» **What to do**
Your answer should consist solely of the lines from the one with "housing(gloss)" through the one with "from mathutils.bvhtree import BVHTree", copied exactly, endpoints included.

** START Data section **

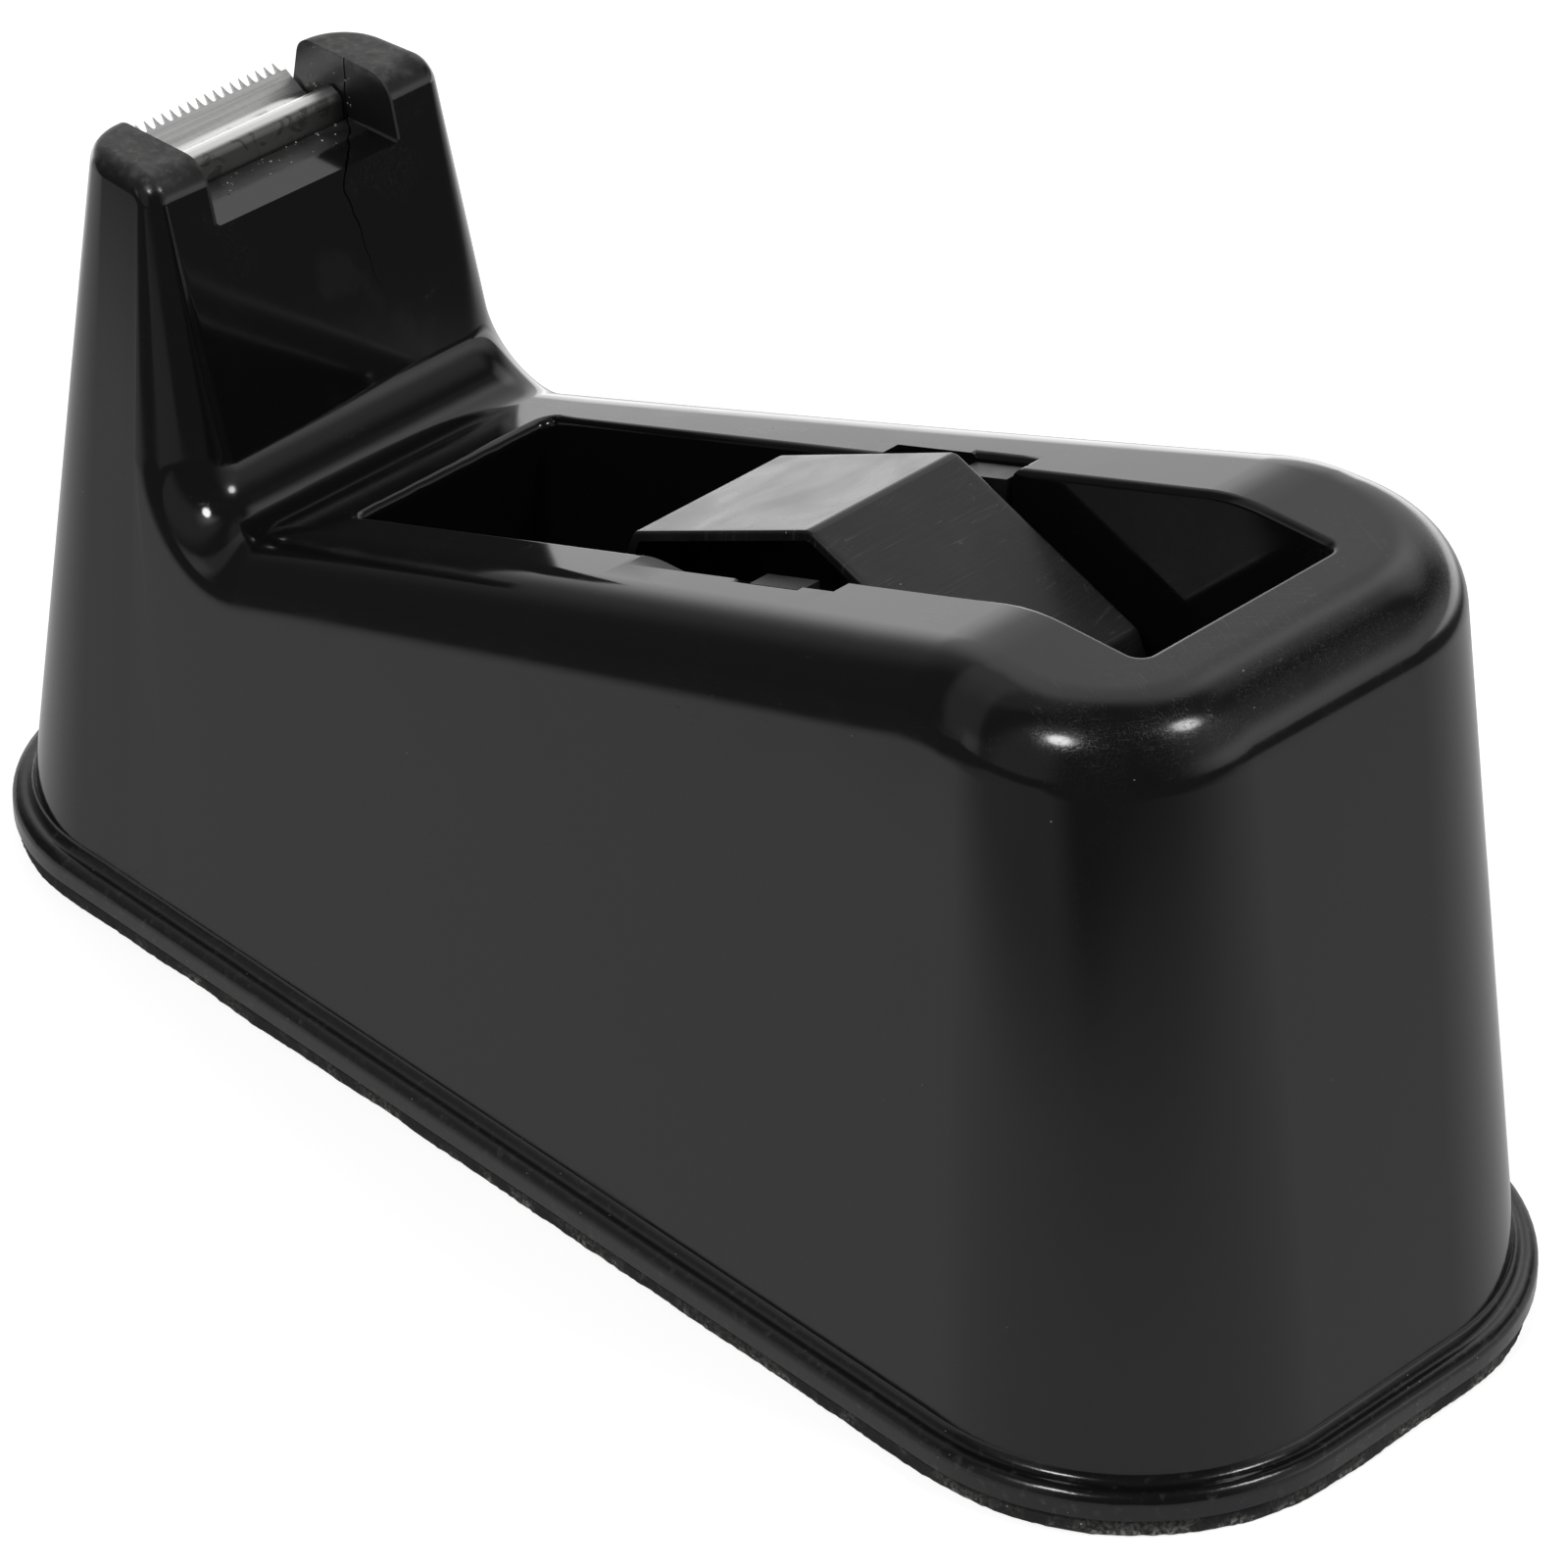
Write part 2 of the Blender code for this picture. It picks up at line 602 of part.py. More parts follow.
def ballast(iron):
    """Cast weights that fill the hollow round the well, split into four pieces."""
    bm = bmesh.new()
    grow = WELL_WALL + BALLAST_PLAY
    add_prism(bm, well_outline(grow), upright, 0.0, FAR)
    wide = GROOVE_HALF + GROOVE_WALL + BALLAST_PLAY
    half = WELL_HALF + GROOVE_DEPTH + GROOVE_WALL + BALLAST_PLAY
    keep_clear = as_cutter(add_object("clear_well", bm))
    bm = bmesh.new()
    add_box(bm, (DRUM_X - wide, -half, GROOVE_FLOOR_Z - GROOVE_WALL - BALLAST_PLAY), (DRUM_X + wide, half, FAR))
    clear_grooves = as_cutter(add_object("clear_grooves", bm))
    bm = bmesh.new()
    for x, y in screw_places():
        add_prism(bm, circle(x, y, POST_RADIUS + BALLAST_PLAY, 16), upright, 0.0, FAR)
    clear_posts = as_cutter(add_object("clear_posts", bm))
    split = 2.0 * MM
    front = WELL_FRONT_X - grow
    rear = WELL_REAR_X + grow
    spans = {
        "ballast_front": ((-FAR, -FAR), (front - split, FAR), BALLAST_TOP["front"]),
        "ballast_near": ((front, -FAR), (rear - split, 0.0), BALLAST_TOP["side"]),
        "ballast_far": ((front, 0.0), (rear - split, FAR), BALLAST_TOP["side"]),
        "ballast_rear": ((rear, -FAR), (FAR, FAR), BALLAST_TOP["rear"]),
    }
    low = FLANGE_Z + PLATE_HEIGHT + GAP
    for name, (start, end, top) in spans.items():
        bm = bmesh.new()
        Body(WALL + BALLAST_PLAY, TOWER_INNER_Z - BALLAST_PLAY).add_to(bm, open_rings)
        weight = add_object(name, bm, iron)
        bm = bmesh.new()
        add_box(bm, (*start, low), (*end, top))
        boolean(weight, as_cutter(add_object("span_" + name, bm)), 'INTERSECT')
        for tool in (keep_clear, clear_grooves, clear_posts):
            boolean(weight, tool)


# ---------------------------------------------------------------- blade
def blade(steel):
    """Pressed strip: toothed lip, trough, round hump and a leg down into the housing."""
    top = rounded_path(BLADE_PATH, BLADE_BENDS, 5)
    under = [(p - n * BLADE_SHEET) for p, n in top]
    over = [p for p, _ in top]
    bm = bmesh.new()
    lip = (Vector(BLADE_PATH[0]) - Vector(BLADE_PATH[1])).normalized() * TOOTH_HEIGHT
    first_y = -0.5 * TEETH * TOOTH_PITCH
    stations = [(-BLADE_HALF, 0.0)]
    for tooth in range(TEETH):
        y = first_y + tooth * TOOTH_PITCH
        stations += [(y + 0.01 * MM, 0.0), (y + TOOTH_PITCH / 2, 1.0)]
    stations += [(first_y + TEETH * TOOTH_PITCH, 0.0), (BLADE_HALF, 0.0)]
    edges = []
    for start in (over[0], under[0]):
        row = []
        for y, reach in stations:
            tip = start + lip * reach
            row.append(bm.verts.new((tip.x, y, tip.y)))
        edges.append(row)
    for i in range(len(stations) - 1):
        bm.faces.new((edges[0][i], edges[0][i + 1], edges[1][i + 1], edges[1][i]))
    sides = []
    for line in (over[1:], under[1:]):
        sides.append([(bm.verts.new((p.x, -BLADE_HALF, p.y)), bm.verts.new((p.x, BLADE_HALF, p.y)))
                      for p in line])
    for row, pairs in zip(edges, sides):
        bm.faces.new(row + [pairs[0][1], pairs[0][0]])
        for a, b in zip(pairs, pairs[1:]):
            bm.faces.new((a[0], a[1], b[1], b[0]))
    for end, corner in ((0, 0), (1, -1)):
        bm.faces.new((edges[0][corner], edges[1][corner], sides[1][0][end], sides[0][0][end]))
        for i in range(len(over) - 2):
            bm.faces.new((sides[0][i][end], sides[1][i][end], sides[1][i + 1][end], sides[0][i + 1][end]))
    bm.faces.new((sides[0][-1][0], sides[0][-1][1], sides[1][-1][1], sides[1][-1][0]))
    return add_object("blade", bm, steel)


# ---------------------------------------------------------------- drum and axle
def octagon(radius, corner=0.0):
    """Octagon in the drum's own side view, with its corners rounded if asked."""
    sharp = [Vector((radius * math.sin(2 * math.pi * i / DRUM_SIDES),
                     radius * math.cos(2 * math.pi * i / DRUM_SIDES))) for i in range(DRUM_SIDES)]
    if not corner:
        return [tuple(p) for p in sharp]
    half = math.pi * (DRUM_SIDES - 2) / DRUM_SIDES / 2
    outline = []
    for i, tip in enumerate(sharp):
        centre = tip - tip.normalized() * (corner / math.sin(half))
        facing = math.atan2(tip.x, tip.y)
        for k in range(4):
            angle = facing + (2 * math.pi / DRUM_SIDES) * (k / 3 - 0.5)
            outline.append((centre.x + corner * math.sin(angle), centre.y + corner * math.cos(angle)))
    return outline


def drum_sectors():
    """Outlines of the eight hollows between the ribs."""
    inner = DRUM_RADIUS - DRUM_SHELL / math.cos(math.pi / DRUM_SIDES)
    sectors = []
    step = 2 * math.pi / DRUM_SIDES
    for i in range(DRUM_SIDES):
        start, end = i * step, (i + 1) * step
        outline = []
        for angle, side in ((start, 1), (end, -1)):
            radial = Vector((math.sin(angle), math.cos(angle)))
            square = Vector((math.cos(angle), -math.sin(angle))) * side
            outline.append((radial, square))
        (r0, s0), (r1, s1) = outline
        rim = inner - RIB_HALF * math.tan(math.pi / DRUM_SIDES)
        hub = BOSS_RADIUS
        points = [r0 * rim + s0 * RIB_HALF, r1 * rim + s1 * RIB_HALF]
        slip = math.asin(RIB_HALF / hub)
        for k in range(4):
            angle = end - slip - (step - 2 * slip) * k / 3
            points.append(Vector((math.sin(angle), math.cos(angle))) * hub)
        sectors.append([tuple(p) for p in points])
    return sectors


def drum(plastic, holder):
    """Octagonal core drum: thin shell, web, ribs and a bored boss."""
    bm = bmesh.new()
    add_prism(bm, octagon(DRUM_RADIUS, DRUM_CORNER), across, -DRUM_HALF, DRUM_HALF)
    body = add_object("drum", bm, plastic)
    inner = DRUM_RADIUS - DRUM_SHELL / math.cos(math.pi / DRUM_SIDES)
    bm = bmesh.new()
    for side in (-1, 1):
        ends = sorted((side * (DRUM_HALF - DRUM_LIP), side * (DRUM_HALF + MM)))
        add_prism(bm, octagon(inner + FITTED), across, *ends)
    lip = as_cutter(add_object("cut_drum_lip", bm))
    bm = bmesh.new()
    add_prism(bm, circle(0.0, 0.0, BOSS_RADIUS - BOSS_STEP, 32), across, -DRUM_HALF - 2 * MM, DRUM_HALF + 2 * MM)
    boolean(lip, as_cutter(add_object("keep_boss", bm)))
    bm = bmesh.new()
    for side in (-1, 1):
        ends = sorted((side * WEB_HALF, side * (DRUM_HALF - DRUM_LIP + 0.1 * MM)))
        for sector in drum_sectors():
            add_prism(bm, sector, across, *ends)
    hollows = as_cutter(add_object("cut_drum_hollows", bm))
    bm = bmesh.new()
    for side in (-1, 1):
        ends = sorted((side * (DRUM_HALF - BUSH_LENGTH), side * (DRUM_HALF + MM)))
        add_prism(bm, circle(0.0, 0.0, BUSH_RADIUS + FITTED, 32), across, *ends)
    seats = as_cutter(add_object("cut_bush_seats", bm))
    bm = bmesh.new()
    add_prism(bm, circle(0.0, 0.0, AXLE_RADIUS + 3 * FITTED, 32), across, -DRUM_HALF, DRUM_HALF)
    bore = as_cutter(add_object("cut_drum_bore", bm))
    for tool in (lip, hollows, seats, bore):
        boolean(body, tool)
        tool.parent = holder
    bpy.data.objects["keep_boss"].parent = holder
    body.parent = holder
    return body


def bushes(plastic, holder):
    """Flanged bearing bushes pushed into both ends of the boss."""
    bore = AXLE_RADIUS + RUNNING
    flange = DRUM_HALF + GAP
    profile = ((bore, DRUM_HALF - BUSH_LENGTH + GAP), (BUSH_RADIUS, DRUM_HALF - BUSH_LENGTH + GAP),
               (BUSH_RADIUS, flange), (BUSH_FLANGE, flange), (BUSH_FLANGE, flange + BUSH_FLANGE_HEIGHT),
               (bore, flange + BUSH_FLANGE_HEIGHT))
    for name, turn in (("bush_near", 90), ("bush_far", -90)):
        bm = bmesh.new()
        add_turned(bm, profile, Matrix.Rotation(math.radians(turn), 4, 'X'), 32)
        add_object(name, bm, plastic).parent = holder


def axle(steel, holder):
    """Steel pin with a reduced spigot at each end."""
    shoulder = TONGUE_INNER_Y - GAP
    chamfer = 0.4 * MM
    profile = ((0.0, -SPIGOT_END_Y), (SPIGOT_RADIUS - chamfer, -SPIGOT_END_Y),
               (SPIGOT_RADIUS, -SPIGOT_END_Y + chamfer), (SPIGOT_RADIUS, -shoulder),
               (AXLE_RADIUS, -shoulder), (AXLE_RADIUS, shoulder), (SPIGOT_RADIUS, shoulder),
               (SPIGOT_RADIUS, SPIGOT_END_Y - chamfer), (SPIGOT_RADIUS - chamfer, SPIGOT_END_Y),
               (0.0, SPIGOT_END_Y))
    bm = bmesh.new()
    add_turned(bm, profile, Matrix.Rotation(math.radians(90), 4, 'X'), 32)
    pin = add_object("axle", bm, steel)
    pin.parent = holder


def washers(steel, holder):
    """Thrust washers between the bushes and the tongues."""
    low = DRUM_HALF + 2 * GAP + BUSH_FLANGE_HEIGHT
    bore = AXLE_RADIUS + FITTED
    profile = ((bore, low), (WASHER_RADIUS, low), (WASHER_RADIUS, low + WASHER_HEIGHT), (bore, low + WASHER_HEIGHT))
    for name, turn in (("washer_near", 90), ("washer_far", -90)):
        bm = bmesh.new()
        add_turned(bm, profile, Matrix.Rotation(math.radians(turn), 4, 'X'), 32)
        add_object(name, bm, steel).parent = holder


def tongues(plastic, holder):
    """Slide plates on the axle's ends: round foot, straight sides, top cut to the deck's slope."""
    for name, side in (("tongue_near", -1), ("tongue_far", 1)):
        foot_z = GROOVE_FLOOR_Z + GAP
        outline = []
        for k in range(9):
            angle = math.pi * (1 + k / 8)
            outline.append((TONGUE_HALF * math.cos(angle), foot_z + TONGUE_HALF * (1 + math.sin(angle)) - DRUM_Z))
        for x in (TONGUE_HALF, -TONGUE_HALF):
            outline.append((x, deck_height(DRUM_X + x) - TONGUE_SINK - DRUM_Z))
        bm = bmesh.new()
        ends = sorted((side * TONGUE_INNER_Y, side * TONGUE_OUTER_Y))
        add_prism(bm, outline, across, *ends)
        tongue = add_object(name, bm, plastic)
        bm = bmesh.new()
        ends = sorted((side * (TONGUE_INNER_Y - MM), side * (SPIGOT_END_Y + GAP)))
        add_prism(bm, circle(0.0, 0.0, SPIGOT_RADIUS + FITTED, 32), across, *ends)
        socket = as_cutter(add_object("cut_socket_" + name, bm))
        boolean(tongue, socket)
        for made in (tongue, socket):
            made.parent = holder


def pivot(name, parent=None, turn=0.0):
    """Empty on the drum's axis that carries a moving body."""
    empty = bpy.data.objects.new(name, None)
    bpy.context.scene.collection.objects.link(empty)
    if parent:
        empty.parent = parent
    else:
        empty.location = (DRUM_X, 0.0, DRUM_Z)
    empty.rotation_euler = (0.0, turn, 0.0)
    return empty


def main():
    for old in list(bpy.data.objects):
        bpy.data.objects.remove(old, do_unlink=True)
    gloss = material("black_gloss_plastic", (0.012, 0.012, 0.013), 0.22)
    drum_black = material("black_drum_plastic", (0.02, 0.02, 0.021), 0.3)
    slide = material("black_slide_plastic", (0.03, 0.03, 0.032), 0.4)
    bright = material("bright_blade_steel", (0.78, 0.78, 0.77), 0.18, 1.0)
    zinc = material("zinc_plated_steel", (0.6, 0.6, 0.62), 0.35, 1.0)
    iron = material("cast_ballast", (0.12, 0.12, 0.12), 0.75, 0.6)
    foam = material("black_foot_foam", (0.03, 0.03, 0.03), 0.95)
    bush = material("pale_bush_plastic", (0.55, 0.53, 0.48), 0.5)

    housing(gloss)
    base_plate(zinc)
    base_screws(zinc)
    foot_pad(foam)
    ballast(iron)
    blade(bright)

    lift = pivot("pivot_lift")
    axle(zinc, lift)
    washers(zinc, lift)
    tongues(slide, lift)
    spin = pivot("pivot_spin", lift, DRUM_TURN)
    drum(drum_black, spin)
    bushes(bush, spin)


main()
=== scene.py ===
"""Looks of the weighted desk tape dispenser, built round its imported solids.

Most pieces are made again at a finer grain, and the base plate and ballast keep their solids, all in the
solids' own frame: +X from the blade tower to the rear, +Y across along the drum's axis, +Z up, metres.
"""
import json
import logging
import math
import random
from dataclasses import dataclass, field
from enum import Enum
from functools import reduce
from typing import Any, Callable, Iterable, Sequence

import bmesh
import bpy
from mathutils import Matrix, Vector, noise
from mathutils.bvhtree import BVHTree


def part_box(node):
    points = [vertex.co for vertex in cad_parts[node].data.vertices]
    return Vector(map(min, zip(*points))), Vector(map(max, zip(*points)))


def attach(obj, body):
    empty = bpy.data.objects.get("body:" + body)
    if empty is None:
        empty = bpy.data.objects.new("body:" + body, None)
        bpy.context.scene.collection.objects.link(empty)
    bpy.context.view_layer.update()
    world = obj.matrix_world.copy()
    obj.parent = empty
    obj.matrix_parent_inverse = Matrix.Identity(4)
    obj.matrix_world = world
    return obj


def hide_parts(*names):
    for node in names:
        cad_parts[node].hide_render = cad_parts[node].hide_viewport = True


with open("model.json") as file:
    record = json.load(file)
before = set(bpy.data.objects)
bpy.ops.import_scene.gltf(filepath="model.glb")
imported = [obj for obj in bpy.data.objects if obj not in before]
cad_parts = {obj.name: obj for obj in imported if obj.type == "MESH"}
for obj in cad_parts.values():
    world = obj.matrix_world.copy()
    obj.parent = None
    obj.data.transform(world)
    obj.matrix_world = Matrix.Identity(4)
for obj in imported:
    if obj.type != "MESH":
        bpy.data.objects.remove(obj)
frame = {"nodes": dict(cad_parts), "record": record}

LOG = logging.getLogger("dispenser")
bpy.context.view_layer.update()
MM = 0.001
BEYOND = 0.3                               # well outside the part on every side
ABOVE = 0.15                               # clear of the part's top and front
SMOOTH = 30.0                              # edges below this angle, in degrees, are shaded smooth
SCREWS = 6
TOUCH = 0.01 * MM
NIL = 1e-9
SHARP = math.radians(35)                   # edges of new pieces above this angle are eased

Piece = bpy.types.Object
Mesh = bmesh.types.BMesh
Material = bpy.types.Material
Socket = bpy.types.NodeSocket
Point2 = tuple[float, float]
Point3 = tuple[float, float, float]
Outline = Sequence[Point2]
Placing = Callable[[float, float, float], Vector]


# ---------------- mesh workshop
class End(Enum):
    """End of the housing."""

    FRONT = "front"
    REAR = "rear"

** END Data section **

» **Reply to the task**
    housing(gloss)
    base_plate(zinc)
    base_screws(zinc)
    foot_pad(foam)
    ballast(iron)
    blade(bright)

    lift = pivot("pivot_lift")
    axle(zinc, lift)
    washers(zinc, lift)
    tongues(slide, lift)
    spin = pivot("pivot_spin", lift, DRUM_TURN)
    drum(drum_black, spin)
    bushes(bush, spin)


main()
=== scene.py ===
"""Looks of the weighted desk tape dispenser, built round its imported solids.

Most pieces are made again at a finer grain, and the base plate and ballast keep their solids, all in the
solids' own frame: +X from the blade tower to the rear, +Y across along the drum's axis, +Z up, metres.
"""
import json
import logging
import math
import random
from dataclasses import dataclass, field
from enum import Enum
from functools import reduce
from typing import Any, Callable, Iterable, Sequence

import bmesh
import bpy
from mathutils import Matrix, Vector, noise
from mathutils.bvhtree import BVHTree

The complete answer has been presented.